Conservative friends cite "Sesame Street's" financial successes, particularly in merchandising, as evidence that government funds are no longer needed. If Romney really meant that he would target only "Sesame Street," this might be true. Living up to its "Workshop" name (i.e., the mission is never completed), Sesame has plowed earnings back into production and invested in research on children, families and media. Even on tight budgets, the Workshop has always lived up to its principles and abandoned work in progress when the research shows it doesn't fulfill its goals.

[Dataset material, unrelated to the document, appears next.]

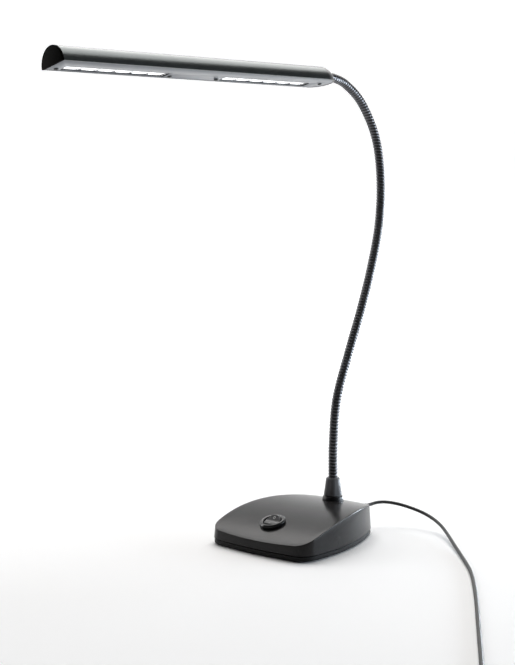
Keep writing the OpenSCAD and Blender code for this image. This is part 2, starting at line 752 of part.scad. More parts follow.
// Threaded lugs on the plate's inner side, held against the profile's wall
module plate_lugs() color(steel) in_head() for (s = lug_spots) difference() {
    translate([s[0] - lug[0] / 2 + 0.1, s[1] - lug[1] / 2, plate_top]) cube(lug);
    translate([s[0], s[1], 0]) cylinder(d = plate_screw_d + 2 * pin_gap, h = 20, $fn = 24);
}

function led_y(start, k) = start + window_l / 2 + (k - (leds - 1) / 2) * led_pitch;

module reflector(start) color(white) in_head() {
    x = window_x - reflector_w / 2;
    difference() {
        translate([x, start - 0.6, plate_top]) cube([reflector_w, window_l + 1.2, reflector_h]);
        intersection() {
            for (k = [0 : leds - 1]) translate([window_x, led_y(start, k), plate_top - 0.01])
                cylinder(r1 = cup_mouth_r, r2 = cup_top_r, h = reflector_h + 0.02);
            translate([x + 0.8, start + 0.4, 0]) cube([reflector_w - 1.6, window_l - 0.8, 20]);
        }
    }
}

module led_board(start) color(green) in_head()
    translate([window_x - board_w / 2, start - 0.6, plate_top + reflector_h])
        cube([board_w, window_l + 1.2, board_t]);

module led_row(start) color("lightyellow") in_head()
    for (k = [0 : leds - 1])
        translate([window_x - led_size / 2, led_y(start, k) - led_size / 2, plate_top + reflector_h - led_t])
            cube([led_size, led_size, led_t]);

lead_d = 2.4;
lead_x = 4;

module head_lead() color(black) in_head()
    translate([lead_x, window_starts[0] + window_l, plate_top + lead_d / 2]) rotate([-90, 0, 0])
        cylinder(d = lead_d, h = dome_at - window_starts[0] - window_l);

ferrule_at = tip_at + ferrule_out - ferrule_l;

module hose_ferrule() color(grey) in_head() translate([0, ferrule_at, hose_h]) rotate([-90, 0, 0])
    difference() {
        union() {
            cylinder(d = ferrule_d, h = ferrule_l - 0.6);
            translate([0, 0, ferrule_l - 0.6])
                cylinder(d1 = ferrule_d, d2 = ferrule_d - 0.8, h = 0.6);
            translate([0, 0, -stud_l]) cylinder(d = stud_d, h = stud_l);
        }
        translate([0, 0, ferrule_l - ferrule_deep]) cylinder(d = hose_d + 2 * socket_gap, h = 20);
        translate([0, 0, -stud_l - over]) cylinder(d = hose_bore, h = 2 * head_r);
    }

module ferrule_nut() color(steel) in_head()
    translate([0, boss_face - ferrule_nut_h, hose_h]) rotate([-90, 0, 0]) difference() {
        cylinder(d = 11.5, h = ferrule_nut_h, $fn = 6);
        translate([0, 0, -over]) cylinder(d = stud_d + 2 * pin_gap, h = ferrule_nut_h + 2 * over);
    }

// ---- cord ----
module cord_gland() color(black) at_gland() {
    translate([0, 0, -cover_wall - 0.4]) cylinder(d = gland_neck_d, h = cover_wall + 0.4);
    cylinder(d = gland_d, h = gland_flange);
    translate([0, 0, gland_flange])
        cylinder(d1 = gland_d - 0.4, d2 = cord_d + 0.6, h = gland_tail - gland_flange);
}

module power_cord() color(black) solid_tube(cord_line, cord_d / 2, 8, [0, 0, 1]);

module cord_coil() color(black) solid_tube(coil_line, cord_d / 2, 6, [0, 0, 1]);

tie_a = 200;
tie_w = 8;

module cord_tie() color(grey) {
    in_r = coil_mean_r - turn_step * layer_turns / 2 - cord_d / 2 - 0.2;
    out_r = coil_mean_r + turn_step * layer_turns / 2 + cord_d / 2 + 0.2;
    low = coil_low - cord_d / 2 - 0.1;
    high = coil_low + (layers - 1) * turn_step + cord_d / 2 + 0.2;
    translate(coil_c) rotate([0, 0, tie_a]) difference() {
        translate([in_r - tie_t, -tie_w / 2, low - tie_t])
            cube([out_r - in_r + 2 * tie_t, tie_w, high - low + 2 * tie_t]);
        translate([in_r, -tie_w, low]) cube([out_r - in_r, 2 * tie_w, high - low]);
    }
}

// The adapter lies on its side, its cord side towards the coil
module in_adapter() translate([coil_end[0], coil_end[1], 0]) rotate([0, 0, adapter_dir_a]) children();

module rounded_bar(x0, x1, w, h, r) hull()
    for (x = [x0, x1]) for (s = [-1, 1]) for (z = [r, h - r])
        translate([x, s * (w / 2 - r), z]) rotate([0, 90, 0]) cylinder(r = r, h = 0.01, $fn = 24);

module adapter_case() color(black) in_adapter() {
    split = relief_l + adapter_l * case_split;
    rounded_bar(relief_l, split, adapter_w, adapter_h, adapter_r);
    translate([0, 0, coil_end[2]]) rotate([0, 90, 0])
        cylinder(d1 = cord_d + 1.4, d2 = 7, h = relief_l);
}

module adapter_cover() color(black) in_adapter() {
    split = relief_l + adapter_l * case_split;
    rounded_bar(split + 0.05, relief_l + adapter_l, adapter_w, adapter_h, adapter_r);
}

module adapter_pins() color(steel) in_adapter()
    for (s = [-1, 1]) translate([relief_l + adapter_l + pin_gap, s * plug_pitch / 2, adapter_h / 2])
        rotate([0, 90, 0]) {
            cylinder(d = plug_pin_d, h = plug_pin_l - plug_pin_d / 2);
            translate([0, 0, plug_pin_l - plug_pin_d / 2]) sphere(d = plug_pin_d);
        }

base_cover();
base_tray();
base_pad();
ballast_plate();
tray_screws();
control_board();
board_parts();
board_standoffs();
switch_housing();
switch_rocker();
rocker_pin();
switch_terminals();
neck_flange();
neck_collar();
neck_fitting();
neck_washer();
neck_locknut();
hose_stretch(1);  // hose_01
hose_stretch(2);  // hose_02
hose_stretch(3);  // hose_03
hose_stretch(4);  // hose_04
hose_stretch(5);  // hose_05
hose_stretch(6);  // hose_06
hose_stretch(7);  // hose_07
hose_stretch(8);  // hose_08
hose_stretch(9);  // hose_09
hose_stretch(10);  // hose_10
hose_stretch(11);  // hose_11
hose_stretch(12);  // hose_12
hose_stretch(13);  // hose_13
hose_stretch(14);  // hose_14
hose_stretch(15);  // hose_15
hose_stretch(16);  // hose_16
hose_stretch(17);  // hose_17
hose_ferrule();
ferrule_nut();
head_profile();
head_front_cap();
head_neck_cap();
light_plate();
plate_screws();
plate_lugs();
reflector(window_starts[0]);  // reflector_front
reflector(window_starts[1]);  // reflector_rear
led_board(window_starts[0]);  // led_board_front
led_board(window_starts[1]);  // led_board_rear
led_row(window_starts[0]);  // leds_front
led_row(window_starts[1]);  // leds_rear
head_lead();
cord_gland();
power_cord();
cord_coil();
cord_tie();
adapter_case();
adapter_cover();
adapter_pins();
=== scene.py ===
from math import asin, atan, atan2, cos, hypot, pi, radians, sin, sqrt, tan

import bmesh
import bpy
from mathutils import Matrix, Vector

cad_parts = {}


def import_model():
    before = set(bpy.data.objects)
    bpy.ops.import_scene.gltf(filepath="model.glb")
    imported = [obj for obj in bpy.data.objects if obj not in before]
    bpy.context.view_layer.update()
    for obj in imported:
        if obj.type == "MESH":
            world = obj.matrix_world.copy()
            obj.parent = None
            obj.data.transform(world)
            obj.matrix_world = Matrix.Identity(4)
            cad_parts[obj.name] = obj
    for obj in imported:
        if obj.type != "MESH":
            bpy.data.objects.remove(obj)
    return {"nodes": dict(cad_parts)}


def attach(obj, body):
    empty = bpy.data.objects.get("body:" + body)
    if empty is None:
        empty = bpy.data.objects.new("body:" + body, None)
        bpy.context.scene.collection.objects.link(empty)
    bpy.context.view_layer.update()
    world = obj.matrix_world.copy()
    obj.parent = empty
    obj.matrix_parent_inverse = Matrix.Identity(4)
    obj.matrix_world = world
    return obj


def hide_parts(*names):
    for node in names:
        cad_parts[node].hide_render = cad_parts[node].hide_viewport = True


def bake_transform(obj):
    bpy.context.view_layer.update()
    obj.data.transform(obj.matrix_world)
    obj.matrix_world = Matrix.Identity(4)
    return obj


scene = bpy.context.scene
scene.view_settings.view_transform = "Standard"
mm = 0.001
turnBy, moveBy = Matrix.Rotation, Matrix.Translation


def linked(name, data):
    made = bpy.data.objects.new(name, data)
    scene.collection.objects.link(made)
    return made


def aim(thing, place, heading):
    thing.location = place
    thing.rotation_euler = Vector(heading).to_track_quat("-Z", "Y").to_euler()


# ---- camera ----
cameraView = {"place": (0.6951, -0.8668, 0.2765), "looks": (-0.654, 0.753, -0.0734), "lens": 64.96}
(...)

If we could launch every children's TV series with the benefit of 43 years of hindsight - after all the pesky development work, production refinement, audience building, trust building, business development - we'd pick only winners and government support would be unnecessary. Government funding for public service media underwrites those indispensable projects that can't (at least not immediately) self support or that would lose their heart and soul in a single-bottom-line model, and keeps public media from being subject to the whims of investors ("Mr. Trump's Neighborhood," anyone?).

When it works best, government-supported children's television proves its worth and generates a success story that helps it become self-sufficient. This frees up funds to invest in new content, broadening and deepening the curriculum and bringing new voices to children's learning from TV.

Many think that Mitt Romney's mistake was citing Big Bird specifically. After all, we've shared so many emotional moments with this iconic character over more than four decades, most notably Mister Hooper's death. For me, Romney's mistake was deeper than that - his promise to defund public broadcasting demonstrates he knows the cost of everything and the value of nothing.